=== 3D code data ===
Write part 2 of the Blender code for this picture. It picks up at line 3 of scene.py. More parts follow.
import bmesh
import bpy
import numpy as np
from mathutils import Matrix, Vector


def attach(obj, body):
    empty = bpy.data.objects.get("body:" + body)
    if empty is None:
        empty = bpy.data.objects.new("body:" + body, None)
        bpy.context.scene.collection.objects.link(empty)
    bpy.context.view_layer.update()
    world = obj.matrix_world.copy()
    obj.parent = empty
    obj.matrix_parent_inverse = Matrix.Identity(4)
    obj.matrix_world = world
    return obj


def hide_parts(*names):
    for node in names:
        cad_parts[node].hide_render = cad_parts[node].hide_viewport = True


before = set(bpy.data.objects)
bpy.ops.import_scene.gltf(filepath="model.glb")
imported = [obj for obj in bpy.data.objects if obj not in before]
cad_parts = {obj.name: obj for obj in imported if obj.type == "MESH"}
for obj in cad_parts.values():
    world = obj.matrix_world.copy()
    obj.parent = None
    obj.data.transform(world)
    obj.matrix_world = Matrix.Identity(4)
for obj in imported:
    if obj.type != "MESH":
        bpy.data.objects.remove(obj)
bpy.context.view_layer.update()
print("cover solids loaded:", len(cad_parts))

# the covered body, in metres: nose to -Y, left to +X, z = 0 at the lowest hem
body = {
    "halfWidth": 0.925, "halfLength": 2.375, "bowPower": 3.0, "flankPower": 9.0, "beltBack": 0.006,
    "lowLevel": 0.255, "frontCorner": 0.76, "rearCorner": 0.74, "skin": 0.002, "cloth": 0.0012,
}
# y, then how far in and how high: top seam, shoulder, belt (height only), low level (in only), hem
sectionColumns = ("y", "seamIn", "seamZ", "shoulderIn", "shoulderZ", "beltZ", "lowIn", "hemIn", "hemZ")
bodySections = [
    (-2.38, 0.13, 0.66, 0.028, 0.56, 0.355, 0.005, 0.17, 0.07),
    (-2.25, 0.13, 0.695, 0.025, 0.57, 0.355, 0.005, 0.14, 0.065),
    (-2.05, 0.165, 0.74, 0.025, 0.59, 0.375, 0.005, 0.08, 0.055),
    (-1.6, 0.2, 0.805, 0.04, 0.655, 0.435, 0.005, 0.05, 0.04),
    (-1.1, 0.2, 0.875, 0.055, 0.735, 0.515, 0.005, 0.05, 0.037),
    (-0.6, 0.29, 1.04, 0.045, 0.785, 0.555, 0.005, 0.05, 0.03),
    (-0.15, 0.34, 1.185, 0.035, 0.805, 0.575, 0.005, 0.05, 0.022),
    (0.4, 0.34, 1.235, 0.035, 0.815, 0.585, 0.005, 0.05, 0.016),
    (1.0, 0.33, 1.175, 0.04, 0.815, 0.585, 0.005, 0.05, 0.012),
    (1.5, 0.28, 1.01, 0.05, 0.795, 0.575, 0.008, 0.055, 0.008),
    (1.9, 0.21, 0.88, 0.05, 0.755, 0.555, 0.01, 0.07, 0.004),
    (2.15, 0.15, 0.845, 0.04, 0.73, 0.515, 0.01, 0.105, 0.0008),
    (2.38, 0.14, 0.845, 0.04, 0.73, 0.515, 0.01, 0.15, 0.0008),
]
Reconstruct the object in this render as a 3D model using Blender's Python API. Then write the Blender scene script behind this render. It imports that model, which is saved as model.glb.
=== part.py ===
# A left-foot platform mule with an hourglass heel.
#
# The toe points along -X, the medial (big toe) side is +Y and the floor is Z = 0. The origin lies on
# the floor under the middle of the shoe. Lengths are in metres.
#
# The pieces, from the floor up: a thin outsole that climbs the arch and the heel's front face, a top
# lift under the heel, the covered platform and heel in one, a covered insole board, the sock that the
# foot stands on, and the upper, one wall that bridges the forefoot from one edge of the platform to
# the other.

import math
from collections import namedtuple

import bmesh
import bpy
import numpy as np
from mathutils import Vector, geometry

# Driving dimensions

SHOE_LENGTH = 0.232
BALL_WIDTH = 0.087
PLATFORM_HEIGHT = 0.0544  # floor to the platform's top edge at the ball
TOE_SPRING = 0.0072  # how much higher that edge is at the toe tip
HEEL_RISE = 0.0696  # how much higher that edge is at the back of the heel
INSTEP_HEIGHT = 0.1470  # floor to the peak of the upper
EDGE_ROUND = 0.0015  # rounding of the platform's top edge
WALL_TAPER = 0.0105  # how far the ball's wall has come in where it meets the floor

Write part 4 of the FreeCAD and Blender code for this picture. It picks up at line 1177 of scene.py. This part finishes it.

=== EXERCISE ===
Each line above must be printed exactly as it appears.

=== WRITTEN SOLUTION ===
Write part 2 of the Blender code for this picture. It picks up at line 3 of scene.py. More parts follow.
import bmesh
import bpy
import numpy as np
from mathutils import Matrix, Vector


def attach(obj, body):
    empty = bpy.data.objects.get("body:" + body)
    if empty is None:
        empty = bpy.data.objects.new("body:" + body, None)
        bpy.context.scene.collection.objects.link(empty)
    bpy.context.view_layer.update()
    world = obj.matrix_world.copy()
    obj.parent = empty
    obj.matrix_parent_inverse = Matrix.Identity(4)
    obj.matrix_world = world
    return obj


def hide_parts(*names):
    for node in names:
        cad_parts[node].hide_render = cad_parts[node].hide_viewport = True


before = set(bpy.data.objects)
bpy.ops.import_scene.gltf(filepath="model.glb")
imported = [obj for obj in bpy.data.objects if obj not in before]
cad_parts = {obj.name: obj for obj in imported if obj.type == "MESH"}
for obj in cad_parts.values():
    world = obj.matrix_world.copy()
    obj.parent = None
    obj.data.transform(world)
    obj.matrix_world = Matrix.Identity(4)
for obj in imported:
    if obj.type != "MESH":
        bpy.data.objects.remove(obj)
bpy.context.view_layer.update()
print("cover solids loaded:", len(cad_parts))

# the covered body, in metres: nose to -Y, left to +X, z = 0 at the lowest hem
body = {
    "halfWidth": 0.925, "halfLength": 2.375, "bowPower": 3.0, "flankPower": 9.0, "beltBack": 0.006,
    "lowLevel": 0.255, "frontCorner": 0.76, "rearCorner": 0.74, "skin": 0.002, "cloth": 0.0012,
}
# y, then how far in and how high: top seam, shoulder, belt (height only), low level (in only), hem
sectionColumns = ("y", "seamIn", "seamZ", "shoulderIn", "shoulderZ", "beltZ", "lowIn", "hemIn", "hemZ")
bodySections = [
    (-2.38, 0.13, 0.66, 0.028, 0.56, 0.355, 0.005, 0.17, 0.07),
    (-2.25, 0.13, 0.695, 0.025, 0.57, 0.355, 0.005, 0.14, 0.065),
    (-2.05, 0.165, 0.74, 0.025, 0.59, 0.375, 0.005, 0.08, 0.055),
    (-1.6, 0.2, 0.805, 0.04, 0.655, 0.435, 0.005, 0.05, 0.04),
    (-1.1, 0.2, 0.875, 0.055, 0.735, 0.515, 0.005, 0.05, 0.037),
    (-0.6, 0.29, 1.04, 0.045, 0.785, 0.555, 0.005, 0.05, 0.03),
    (-0.15, 0.34, 1.185, 0.035, 0.805, 0.575, 0.005, 0.05, 0.022),
    (0.4, 0.34, 1.235, 0.035, 0.815, 0.585, 0.005, 0.05, 0.016),
    (1.0, 0.33, 1.175, 0.04, 0.815, 0.585, 0.005, 0.05, 0.012),
    (1.5, 0.28, 1.01, 0.05, 0.795, 0.575, 0.008, 0.055, 0.008),
    (1.9, 0.21, 0.88, 0.05, 0.755, 0.555, 0.01, 0.07, 0.004),
    (2.15, 0.15, 0.845, 0.04, 0.73, 0.515, 0.01, 0.105, 0.0008),
    (2.38, 0.14, 0.845, 0.04, 0.73, 0.515, 0.01, 0.15, 0.0008),
]
Reconstruct the object in this render as a 3D model using Blender's Python API. Then write the Blender scene script behind this render. It imports that model, which is saved as model.glb.
=== part.py ===
# A left-foot platform mule with an hourglass heel.
#
# The toe points along -X, the medial (big toe) side is +Y and the floor is Z = 0. The origin lies on
# the floor under the middle of the shoe. Lengths are in metres.
#
# The pieces, from the floor up: a thin outsole that climbs the arch and the heel's front face, a top
# lift under the heel, the covered platform and heel in one, a covered insole board, the sock that the
# foot stands on, and the upper, one wall that bridges the forefoot from one edge of the platform to
# the other.

import math
from collections import namedtuple

import bmesh
import bpy
import numpy as np
from mathutils import Vector, geometry

# Driving dimensions

SHOE_LENGTH = 0.232
BALL_WIDTH = 0.087
PLATFORM_HEIGHT = 0.0544  # floor to the platform's top edge at the ball
TOE_SPRING = 0.0072  # how much higher that edge is at the toe tip
HEEL_RISE = 0.0696  # how much higher that edge is at the back of the heel
INSTEP_HEIGHT = 0.1470  # floor to the peak of the upper
EDGE_ROUND = 0.0015  # rounding of the platform's top edge
WALL_TAPER = 0.0105  # how far the ball's wall has come in where it meets the floor

Write part 4 of the FreeCAD and Blender code for this picture. It picks up at line 1177 of scene.py. This part finishes it.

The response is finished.